It wasn’t so long ago that Pinnacle Entertainment was the fair-haired boy of the casino industry, especially after it hit a home run in the Lake Charles, La., market with tony L’Auberge du Lac. Then it nearly followed Columbia Sussex over the precipice in the crazy Aztar Corp. bidding war. Its much-anticipated Lumiere Place in St. Louis is now regarded as a succes d’estime, a budgetary overindulgence. (It’s certainly failed to make any significant dent in proximate Ameristar Casinos and Harrah’s Entertainment operations.)
Pinnacle paid a bundle to agglomerate land on Atlantic City‘s Boardwalk that it now can’t afford to develop — and may be regretting the precipitate fashion with which it shut down and demolished the Sands, which could have been generating a modest revenue stream all this time. A Baton Rouge riverboat project is behind schedule, and now …

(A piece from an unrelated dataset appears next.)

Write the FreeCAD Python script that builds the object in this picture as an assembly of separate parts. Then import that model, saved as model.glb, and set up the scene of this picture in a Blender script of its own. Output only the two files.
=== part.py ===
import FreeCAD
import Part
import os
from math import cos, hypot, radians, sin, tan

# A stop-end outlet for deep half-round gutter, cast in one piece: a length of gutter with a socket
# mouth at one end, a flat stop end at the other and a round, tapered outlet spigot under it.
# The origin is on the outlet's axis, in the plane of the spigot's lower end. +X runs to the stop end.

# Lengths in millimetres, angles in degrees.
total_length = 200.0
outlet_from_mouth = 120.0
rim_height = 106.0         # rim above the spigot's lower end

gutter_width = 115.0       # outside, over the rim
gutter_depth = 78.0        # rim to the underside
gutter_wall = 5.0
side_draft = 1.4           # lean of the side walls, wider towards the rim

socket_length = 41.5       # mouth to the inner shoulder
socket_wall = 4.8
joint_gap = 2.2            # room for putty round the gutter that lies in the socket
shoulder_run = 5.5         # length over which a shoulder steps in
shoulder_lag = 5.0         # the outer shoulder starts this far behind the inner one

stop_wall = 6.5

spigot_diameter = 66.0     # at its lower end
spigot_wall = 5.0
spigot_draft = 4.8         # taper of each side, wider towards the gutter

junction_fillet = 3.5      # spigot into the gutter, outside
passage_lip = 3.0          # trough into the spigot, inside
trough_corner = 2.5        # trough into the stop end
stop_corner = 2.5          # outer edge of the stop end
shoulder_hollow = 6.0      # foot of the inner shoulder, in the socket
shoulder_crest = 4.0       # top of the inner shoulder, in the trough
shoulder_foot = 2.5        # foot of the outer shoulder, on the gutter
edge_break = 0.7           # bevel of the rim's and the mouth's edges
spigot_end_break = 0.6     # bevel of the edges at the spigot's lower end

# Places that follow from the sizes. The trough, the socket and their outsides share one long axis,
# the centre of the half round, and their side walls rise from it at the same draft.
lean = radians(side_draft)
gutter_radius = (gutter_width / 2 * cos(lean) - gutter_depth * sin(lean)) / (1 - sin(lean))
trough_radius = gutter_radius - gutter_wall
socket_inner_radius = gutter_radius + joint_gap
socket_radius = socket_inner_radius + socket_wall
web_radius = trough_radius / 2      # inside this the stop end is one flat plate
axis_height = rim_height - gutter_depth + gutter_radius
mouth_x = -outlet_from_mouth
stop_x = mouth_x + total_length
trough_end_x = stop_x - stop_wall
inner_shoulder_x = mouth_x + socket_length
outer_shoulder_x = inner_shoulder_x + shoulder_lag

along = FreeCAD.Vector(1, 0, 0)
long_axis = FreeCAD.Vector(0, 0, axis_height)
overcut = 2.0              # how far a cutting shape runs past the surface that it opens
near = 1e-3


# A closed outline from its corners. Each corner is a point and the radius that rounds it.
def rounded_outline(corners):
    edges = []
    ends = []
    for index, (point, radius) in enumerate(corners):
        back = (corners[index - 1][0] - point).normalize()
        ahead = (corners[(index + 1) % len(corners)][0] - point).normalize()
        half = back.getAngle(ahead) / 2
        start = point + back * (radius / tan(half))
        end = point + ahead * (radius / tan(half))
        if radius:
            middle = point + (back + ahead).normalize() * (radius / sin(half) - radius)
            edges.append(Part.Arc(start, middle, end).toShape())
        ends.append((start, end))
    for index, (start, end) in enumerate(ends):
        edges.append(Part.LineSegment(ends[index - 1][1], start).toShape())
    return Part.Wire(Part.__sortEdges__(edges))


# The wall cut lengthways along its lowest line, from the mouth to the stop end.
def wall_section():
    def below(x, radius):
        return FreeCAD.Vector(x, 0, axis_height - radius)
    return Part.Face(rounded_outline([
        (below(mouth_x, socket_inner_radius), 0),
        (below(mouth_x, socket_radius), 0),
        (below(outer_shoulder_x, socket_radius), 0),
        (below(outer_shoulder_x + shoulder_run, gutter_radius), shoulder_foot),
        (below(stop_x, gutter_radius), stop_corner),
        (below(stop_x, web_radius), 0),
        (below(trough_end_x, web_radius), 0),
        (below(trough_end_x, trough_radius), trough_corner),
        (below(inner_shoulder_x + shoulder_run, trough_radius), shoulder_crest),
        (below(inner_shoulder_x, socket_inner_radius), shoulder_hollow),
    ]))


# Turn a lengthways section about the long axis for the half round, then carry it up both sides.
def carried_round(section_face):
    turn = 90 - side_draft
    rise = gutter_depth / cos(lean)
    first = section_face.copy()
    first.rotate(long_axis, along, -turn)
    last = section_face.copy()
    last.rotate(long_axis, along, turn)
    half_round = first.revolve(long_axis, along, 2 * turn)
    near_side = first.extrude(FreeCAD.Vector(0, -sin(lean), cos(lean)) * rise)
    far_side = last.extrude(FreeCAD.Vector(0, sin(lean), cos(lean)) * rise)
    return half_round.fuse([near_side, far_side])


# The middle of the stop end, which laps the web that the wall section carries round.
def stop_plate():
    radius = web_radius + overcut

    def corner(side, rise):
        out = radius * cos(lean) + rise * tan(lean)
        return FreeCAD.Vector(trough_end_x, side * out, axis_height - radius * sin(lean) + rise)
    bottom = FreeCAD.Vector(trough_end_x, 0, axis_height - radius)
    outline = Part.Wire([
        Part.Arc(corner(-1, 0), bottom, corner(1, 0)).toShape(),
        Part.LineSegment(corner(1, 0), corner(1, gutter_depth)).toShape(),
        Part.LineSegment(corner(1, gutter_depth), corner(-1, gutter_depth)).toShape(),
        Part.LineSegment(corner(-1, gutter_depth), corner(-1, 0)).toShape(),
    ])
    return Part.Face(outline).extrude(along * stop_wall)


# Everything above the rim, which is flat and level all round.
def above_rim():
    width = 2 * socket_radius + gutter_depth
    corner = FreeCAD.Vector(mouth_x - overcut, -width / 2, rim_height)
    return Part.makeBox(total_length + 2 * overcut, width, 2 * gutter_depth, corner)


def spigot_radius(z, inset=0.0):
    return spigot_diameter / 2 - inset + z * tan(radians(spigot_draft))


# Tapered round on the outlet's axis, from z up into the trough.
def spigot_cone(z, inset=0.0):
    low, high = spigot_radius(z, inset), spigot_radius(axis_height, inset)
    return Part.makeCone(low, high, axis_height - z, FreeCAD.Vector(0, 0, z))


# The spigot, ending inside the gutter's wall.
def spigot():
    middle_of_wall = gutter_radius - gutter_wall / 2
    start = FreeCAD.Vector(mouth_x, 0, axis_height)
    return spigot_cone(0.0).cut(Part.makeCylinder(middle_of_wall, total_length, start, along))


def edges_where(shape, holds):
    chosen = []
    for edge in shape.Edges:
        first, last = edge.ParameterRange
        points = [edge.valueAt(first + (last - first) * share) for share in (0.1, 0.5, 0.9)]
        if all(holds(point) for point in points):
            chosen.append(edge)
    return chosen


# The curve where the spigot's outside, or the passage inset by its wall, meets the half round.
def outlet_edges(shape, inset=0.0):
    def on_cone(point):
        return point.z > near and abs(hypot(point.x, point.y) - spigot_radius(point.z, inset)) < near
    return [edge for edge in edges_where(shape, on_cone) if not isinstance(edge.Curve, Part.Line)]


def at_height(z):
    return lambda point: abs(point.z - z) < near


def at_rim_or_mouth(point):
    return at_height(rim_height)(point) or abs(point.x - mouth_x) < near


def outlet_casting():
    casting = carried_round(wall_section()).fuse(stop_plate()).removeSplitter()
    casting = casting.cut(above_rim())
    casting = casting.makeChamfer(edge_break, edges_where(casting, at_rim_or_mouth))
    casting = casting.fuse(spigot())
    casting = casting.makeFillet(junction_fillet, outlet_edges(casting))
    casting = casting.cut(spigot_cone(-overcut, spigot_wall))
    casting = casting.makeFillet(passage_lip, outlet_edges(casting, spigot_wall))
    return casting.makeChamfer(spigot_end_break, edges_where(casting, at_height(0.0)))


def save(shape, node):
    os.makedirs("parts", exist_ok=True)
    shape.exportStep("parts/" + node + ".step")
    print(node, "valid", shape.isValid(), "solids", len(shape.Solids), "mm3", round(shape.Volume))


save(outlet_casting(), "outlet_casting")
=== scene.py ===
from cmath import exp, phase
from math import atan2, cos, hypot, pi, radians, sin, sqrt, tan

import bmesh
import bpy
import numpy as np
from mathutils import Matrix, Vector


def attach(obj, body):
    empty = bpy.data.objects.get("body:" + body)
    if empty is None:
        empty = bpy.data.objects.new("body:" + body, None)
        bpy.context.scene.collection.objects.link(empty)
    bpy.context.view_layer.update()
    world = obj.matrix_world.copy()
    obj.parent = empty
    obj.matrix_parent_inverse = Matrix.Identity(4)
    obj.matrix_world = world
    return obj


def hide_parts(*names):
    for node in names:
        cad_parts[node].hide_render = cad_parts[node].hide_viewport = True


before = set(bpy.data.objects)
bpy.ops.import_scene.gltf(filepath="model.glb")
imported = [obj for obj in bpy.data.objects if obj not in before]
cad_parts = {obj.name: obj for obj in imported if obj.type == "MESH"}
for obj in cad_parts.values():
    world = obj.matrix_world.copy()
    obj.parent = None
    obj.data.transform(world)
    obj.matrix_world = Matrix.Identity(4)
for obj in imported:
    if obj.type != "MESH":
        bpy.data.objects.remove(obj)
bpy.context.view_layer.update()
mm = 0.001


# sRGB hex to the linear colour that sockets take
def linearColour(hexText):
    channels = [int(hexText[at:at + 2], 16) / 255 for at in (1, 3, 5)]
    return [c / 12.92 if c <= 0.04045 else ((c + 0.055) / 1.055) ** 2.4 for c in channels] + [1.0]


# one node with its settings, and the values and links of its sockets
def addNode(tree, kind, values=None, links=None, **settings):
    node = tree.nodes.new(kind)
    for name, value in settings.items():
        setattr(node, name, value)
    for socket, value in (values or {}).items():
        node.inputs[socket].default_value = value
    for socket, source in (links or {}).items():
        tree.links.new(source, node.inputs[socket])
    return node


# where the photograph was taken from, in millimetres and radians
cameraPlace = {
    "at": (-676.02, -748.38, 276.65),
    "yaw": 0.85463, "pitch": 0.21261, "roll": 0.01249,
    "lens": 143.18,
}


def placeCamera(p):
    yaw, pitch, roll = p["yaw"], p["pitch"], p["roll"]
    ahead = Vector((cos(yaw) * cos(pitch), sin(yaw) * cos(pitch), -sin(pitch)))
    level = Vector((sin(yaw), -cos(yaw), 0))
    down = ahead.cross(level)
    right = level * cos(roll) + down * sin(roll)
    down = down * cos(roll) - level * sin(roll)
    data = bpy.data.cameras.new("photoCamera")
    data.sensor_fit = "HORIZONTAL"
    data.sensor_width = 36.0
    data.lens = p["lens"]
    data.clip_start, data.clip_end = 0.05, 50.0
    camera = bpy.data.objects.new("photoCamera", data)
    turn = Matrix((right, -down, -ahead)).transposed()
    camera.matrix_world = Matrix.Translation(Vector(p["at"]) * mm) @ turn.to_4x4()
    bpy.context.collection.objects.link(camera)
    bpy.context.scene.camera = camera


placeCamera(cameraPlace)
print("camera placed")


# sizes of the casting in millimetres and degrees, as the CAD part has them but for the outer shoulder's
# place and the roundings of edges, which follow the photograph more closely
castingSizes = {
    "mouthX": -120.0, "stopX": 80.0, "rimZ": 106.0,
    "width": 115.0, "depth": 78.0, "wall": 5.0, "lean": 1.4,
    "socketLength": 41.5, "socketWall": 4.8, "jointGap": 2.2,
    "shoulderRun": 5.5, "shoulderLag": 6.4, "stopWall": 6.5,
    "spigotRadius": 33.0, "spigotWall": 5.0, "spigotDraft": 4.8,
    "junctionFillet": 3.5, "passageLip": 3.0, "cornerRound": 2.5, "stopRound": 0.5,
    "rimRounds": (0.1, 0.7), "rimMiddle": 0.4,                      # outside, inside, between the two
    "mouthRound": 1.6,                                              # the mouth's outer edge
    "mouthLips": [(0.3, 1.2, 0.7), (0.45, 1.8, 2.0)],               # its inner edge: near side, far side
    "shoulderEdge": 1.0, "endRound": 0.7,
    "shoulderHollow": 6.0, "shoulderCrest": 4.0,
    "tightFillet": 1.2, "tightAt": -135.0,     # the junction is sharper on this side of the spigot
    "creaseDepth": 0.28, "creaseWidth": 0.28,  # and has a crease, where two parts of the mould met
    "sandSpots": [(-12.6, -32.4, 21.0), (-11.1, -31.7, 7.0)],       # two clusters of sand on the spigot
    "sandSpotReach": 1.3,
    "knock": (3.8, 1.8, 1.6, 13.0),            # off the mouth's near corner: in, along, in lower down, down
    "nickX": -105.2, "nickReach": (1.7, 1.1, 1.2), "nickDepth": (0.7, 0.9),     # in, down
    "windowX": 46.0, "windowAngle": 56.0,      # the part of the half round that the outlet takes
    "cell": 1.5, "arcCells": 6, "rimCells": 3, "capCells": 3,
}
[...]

Isle of Capri Casinos and Harrah’s now can welcome Pinnacle to the club of U.S. casino owners who have found nothing but a dead end in the Bahamas. (In fairness to Harrah’s, it never got a chance to operate there, its Baha Mar project having fallen victim to internecine plotting and counterplotting that still haven’t been sorted out.) The torrent of red ink from Exuma has done a number on Pinnacle’s bottom line, which really doesn’t need any more bloodletting right now.
It seems that Pinnacle decided last summer to either sell or outright close its casino on Exuma and will draw the blinds on Jan. 2 (which tells you just how bad business must be). Given that the Bahamas also turned out to be a fiscal graveyard for “Pile of Debris” (one of the bad decisions that ushered out the Goldstein Era), no wonder Pinnacle’s Exuma casino is wanting for takers. Yes, they couldn’t even get James Packer to take this turkey, so things must be very dire indeed. The ill-starred property has even been purged from Pinnacle’s corporate Web site. “Bahamas casino? What Bahamas casino? No, we never had one of those. Where did you read that?”

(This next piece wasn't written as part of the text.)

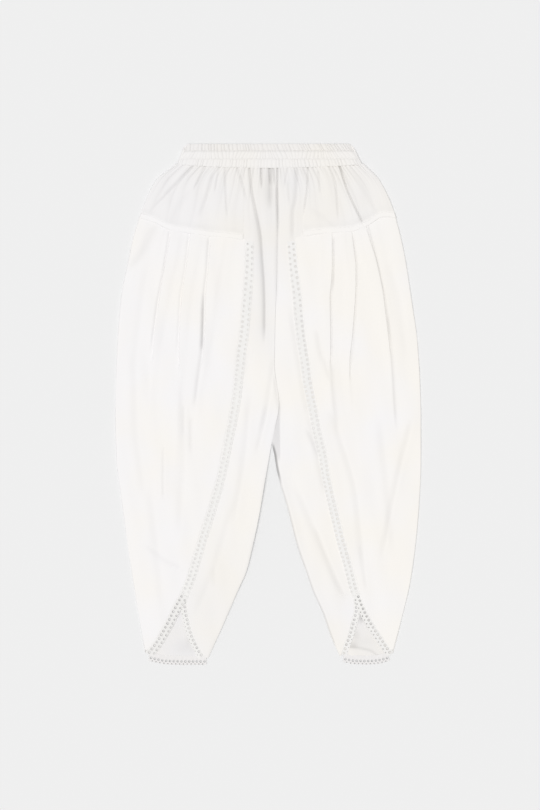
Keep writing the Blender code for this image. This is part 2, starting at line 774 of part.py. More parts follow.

I’m tempted to say this is the end of U.S. casino operators trying to reinvent the Bahamas as a market for Vegas-style gambling. But this is an industry with no shortage of persistence and optimism, mostly justified but sometimes not.
Last-minute reminder: The final episode, “Vegas” of Stargate Atlantis — partly shot on the Strip — airs tonight at 9 p.m. Eastern and Pacific. I’m just sayin’.